Written exercise » Extract each line containing the string "this".

Records provided »
►
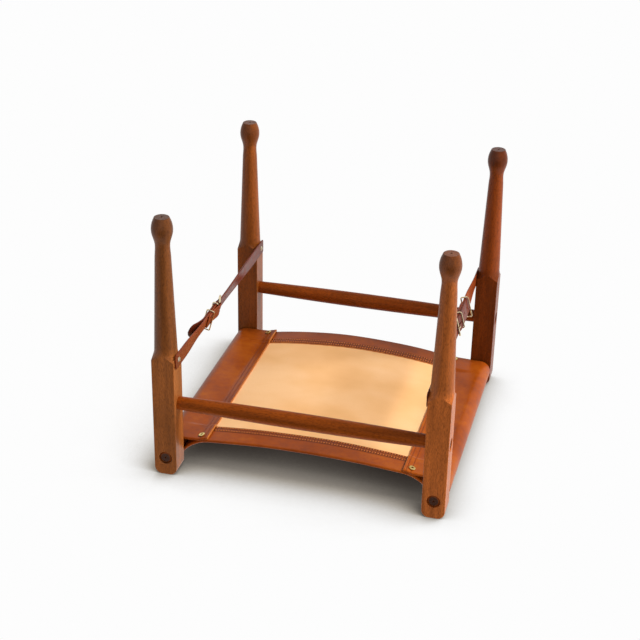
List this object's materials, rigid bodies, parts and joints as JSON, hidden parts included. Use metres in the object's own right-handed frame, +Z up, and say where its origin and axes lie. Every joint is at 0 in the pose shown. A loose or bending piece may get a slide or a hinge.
◄
►
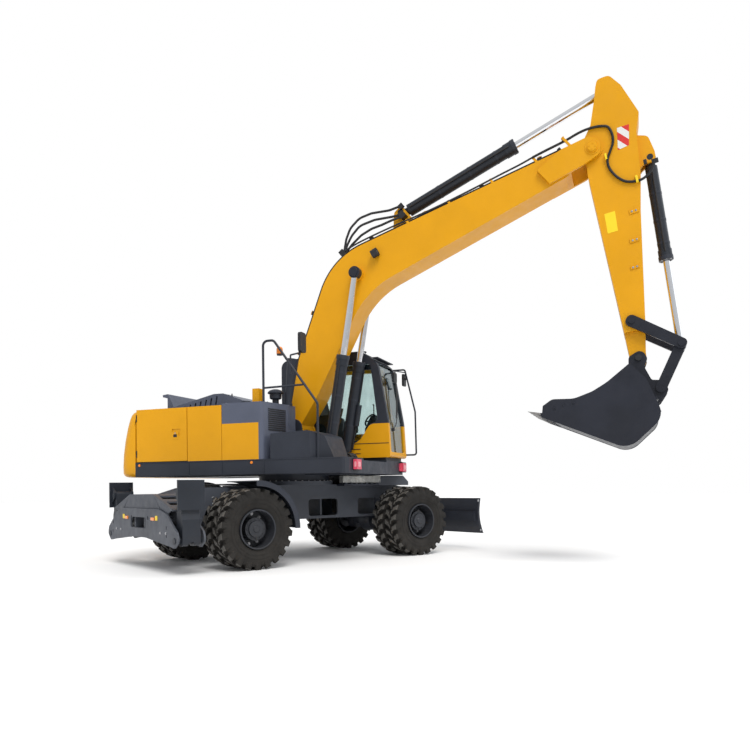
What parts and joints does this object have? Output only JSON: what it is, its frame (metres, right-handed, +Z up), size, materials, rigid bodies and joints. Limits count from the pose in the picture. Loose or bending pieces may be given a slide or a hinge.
◄
►
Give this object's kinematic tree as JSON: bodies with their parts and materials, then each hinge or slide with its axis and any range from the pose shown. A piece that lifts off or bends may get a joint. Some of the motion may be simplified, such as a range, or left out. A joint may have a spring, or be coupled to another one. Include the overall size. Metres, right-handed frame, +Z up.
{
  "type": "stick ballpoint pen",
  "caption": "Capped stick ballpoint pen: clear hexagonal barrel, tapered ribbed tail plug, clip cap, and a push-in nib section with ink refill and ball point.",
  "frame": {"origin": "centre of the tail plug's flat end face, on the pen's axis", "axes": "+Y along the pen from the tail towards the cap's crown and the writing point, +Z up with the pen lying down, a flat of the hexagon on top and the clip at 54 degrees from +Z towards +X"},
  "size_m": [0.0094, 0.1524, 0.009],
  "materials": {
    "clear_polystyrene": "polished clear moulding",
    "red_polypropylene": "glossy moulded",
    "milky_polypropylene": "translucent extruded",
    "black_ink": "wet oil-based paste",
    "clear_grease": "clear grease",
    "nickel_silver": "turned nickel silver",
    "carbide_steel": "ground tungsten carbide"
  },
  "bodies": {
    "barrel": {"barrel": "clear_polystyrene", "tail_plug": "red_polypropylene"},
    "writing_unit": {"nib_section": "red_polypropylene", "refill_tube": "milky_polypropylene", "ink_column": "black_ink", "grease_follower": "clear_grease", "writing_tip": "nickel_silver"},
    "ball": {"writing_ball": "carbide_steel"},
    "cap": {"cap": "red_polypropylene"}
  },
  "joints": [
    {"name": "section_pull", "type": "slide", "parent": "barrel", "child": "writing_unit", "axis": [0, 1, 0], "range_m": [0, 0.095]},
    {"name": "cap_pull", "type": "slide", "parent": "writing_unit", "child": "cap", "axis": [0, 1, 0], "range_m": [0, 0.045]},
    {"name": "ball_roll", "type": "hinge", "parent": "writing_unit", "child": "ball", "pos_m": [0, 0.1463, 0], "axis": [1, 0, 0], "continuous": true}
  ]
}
◄
Solution »
List this object's materials, rigid bodies, parts and joints as JSON, hidden parts included. Use metres in the object's own right-handed frame, +Z up, and say where its origin and axes lie. Every joint is at 0 in the pose shown. A loose or bending piece may get a slide or a hinge.
What parts and joints does this object have? Output only JSON: what it is, its frame (metres, right-handed, +Z up), size, materials, rigid bodies and joints. Limits count from the pose in the picture. Loose or bending pieces may be given a slide or a hinge.
Give this object's kinematic tree as JSON: bodies with their parts and materials, then each hinge or slide with its axis and any range from the pose shown. A piece that lifts off or bends may get a joint. Some of the motion may be simplified, such as a range, or left out. A joint may have a spring, or be coupled to another one. Include the overall size. Metres, right-handed frame, +Z up.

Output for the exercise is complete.